За этим поражением последовали другие, теперь уже на земле Франции. Однако даже тогда Наполеону было еще не поздно остановиться: по меркам своего времени союзники выдвигали сравнительно мягкие условия и, во всяком случае, не посягали на историческую и географическую целостность Франции[196]. Однако Наполеон предпочел продолжить борьбу, тщетно уповая на то, что его «звезда» совершит чудо. Чуда не произошло: в апреле 1814 г. ему пришлось отречься и отправиться в свою первую ссылку, на остров Эльба, неподалеку от Корсики. Однако спустя десять месяцев он ускользнул, высадился на юге Франции и стремительно двинулся на север, к Парижу. Начались знаменитые «Сто дней». Казалось, долгожданное чудо все же свершилось.
И вот, в июне 1815 г. под Ватерлоо все уже в который раз оказалось поставленным на карту. Согласно часто цитируемым словам самого «железного герцога»: «Это была такая гонка наперегонки, какой вы не видели». Но окажись он не во главе армии, а, как вполне могло случиться, в Канаде, Блюхер почти наверняка не совершил бы свой прославленный бросок на помощь союзнику и битва под Ватерлоо, с той же степенью вероятности, была бы проиграна.

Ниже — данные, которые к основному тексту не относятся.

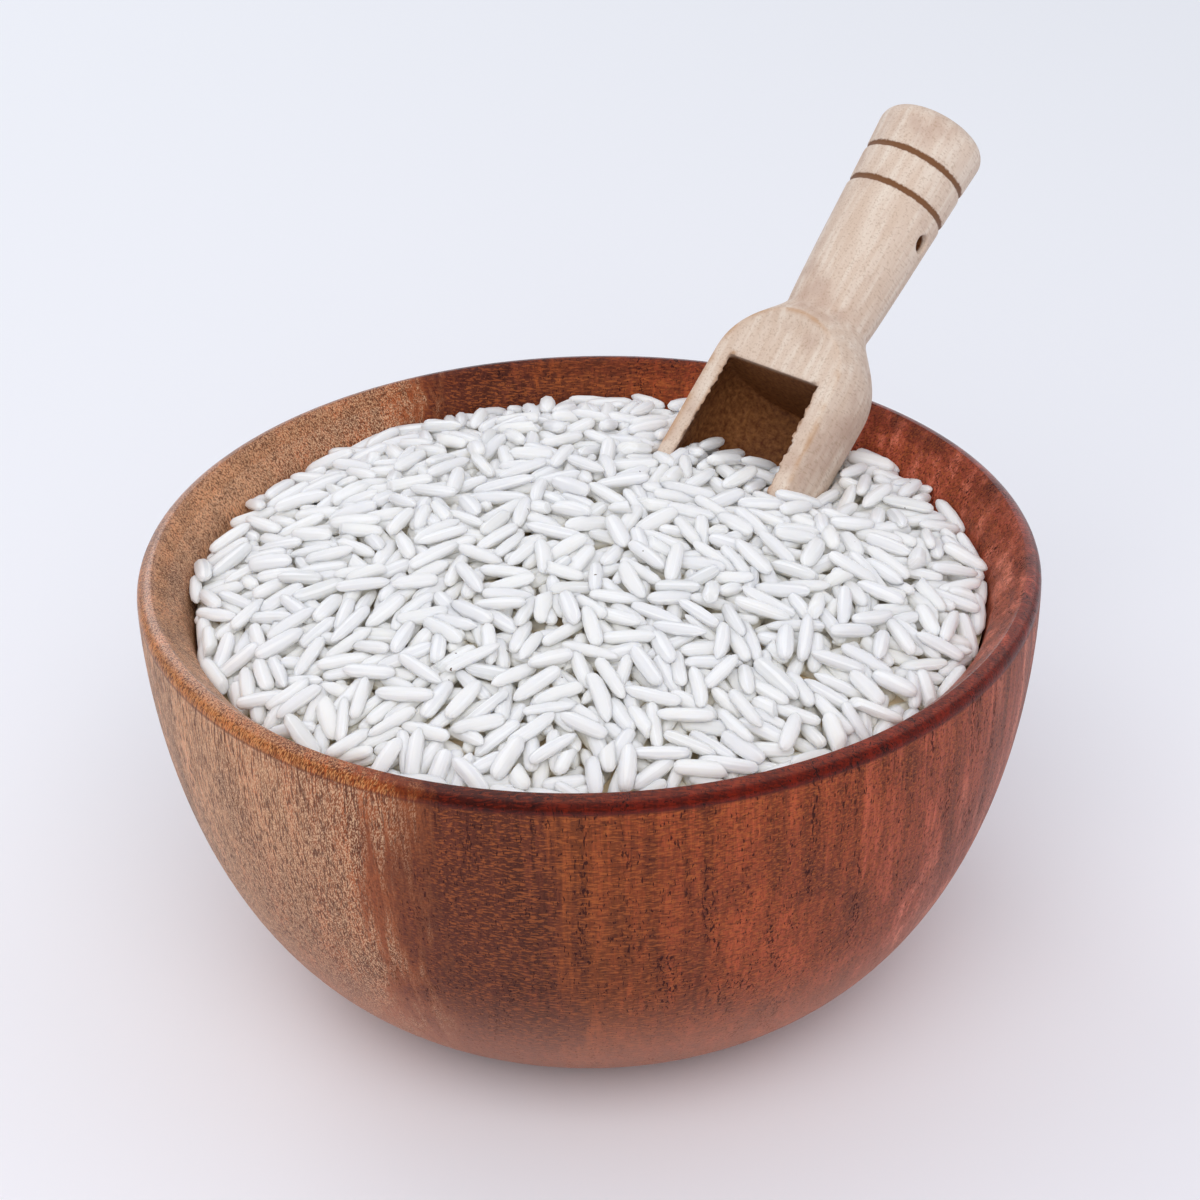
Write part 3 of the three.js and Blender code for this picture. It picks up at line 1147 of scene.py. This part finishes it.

Правда, стоит отметить, что победа в этом сражении отнюдь не означала бы полное торжество Наполеона. Огромные свежие силы России, Австрии и Германских государств уже двигались к французским границам, и за Ватерлоо несомненно последовало бы другое сражение, а возможно, и не одно. Но и окажись в конечном итоге Наполеон побежденным, победа, одержанная без участия англичан, принадлежала бы не им, а континентальным державам. Исходя из этого условия будущего мира предстояло бы выработать не Британии, а политикам держав центральной Европы (России, Австрии и Пруссии), среди которых ведущую роль играл Меттерних. Будущее столетие несомненно выглядело бы по-иному, однако мы можем лишь гадать, был бы это век разброда и шатания (а не завещанной Ватерлоо стабильности) или же победители все же сумели бы обеспечить длительный мир, выработав свою форму «европейского концерна».